Comparing the accuracy of CIFAR10+{VGG16, ResNeXt} and STL10+Model A. We show both the change of accuracy and average distortion w.r.t. attacking strength parameter c (the parameter in the C&W attack). Our model (RSE) clearly outperforms all the existing methods under strong attacks in both accuracy and average distortion.

Fig. 6.
figure 6

Targeted adversarial image distortion, each column indicates a defense algorithm and each row is the adversarial target (the original image is in “ship” class, shown in the right side). Here we choose \(c=1\) for targeted C&W attack. Visually, color spot means the distortion of images, thus a successful defending method should lead to more spots.

Table 3. Image distortion required for targeted attacks.

4.3 Comparing Defense Methods

Finally, we compare our RSE method with other existing defense algorithms. Note that we test all of them using C&W untargeted attack, which is the most difficult setting for defenders.

The comparison across different datasets and networks can be found in Table 2 and Fig. 5. As we can see, previous defense methods have little effect on C&W attacks. For example, Robust Opt+BReLU [40] is useful for CIFAR10+ResNeXt, but the accuracy is even worse than no defense model for STL10+Model A. In contrast, our RSE method acts as a good defence across all cases. Specifically, RSE method enforces the attacker to find much more distorted adversarial images in order to start a successful attack. As showed in Fig. 5, when we allow an average distortion of 0.21 on CIFAR10+VGG16, C&W attack is able to conduct untargeted attacks with success rate \(>99\%\). On the contrary, by defending the networks via RSE, C&W attack only yields a success rate of \({\sim }20\%\).
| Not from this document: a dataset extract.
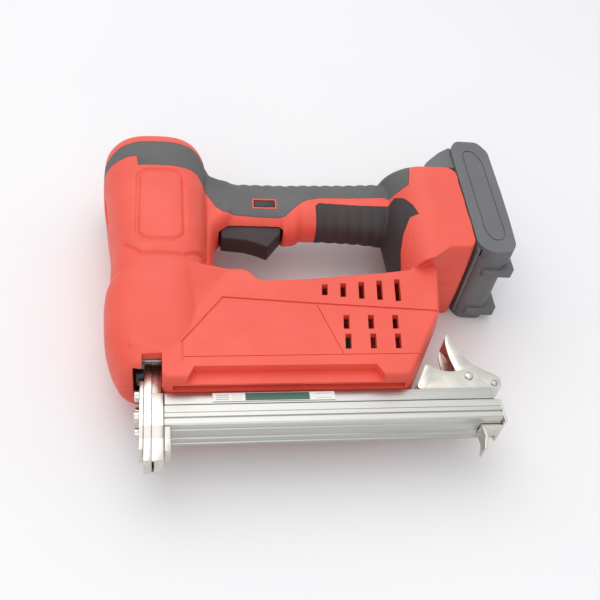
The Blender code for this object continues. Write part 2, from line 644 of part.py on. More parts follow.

Recently, another version of adversarial training is proposed [20]. Different from “Adversarial training (I)” shown in Table 1, it trains the network with adversaries generated by multiple steps of gradient descent (therefore we call it“Adversarial training (II)” in Table 1). Compared with our method, the major weakness is that it takes \({\sim }10\) times longer to train a robust network despite that the result is only slightly better than our RSE, see Fig. 3 (right).

Apart from the accuracy under C&W attack, we find the distortion of adversarial images also increases significantly, this can be seen in Fig. 2 (2nd row), as c is large enough (so that all defense algorithms no longer works) our RSE method achieves the largest distortion.

Although all above experiments are concerning untargeted attack, it does not mean targeted attack is not covered, as we said, targeted attack is harder for attacking methods and easier to defense. As an example, we test all the defense algorithms on CIFAR-10 dataset under targeted attacks. We randomly pick an image from CIFAR10 and plot the perturbation \(x_{\text {adv}}-x\) in Fig. 6 (the exact number is in Table 3), to make it easier to print out, we subtract RGB channels from 255 (so the majority of pixels are white and distortions can be noticed). One can easily find RSE method makes the adversarial images more distorted.

Lastly, apart from CIFAR-10, we also design an experiment on a much larger data to support the effectiveness of our method even on large data. Due to space limit, the result is postponed to appendix.

5 Conclusion

In this paper, we propose a new defense algorithm called Random Self-Ensemble (RSE) to improve the robustness of deep neural networks against adversarial attacks. We show that our algorithm is equivalent to ensemble a huge amount of noisy models together, and our proposed training process ensures that the ensemble model can generalize well. We further show that the algorithm is equivalent to adding a Lipchitz regularization and thus can improve the robustness of neural networks. Experimental results demonstrate that our method is very robust against strong white-box attacks. Moreover, our method is simple, easy to implement, and can be easily embedded into an existing network.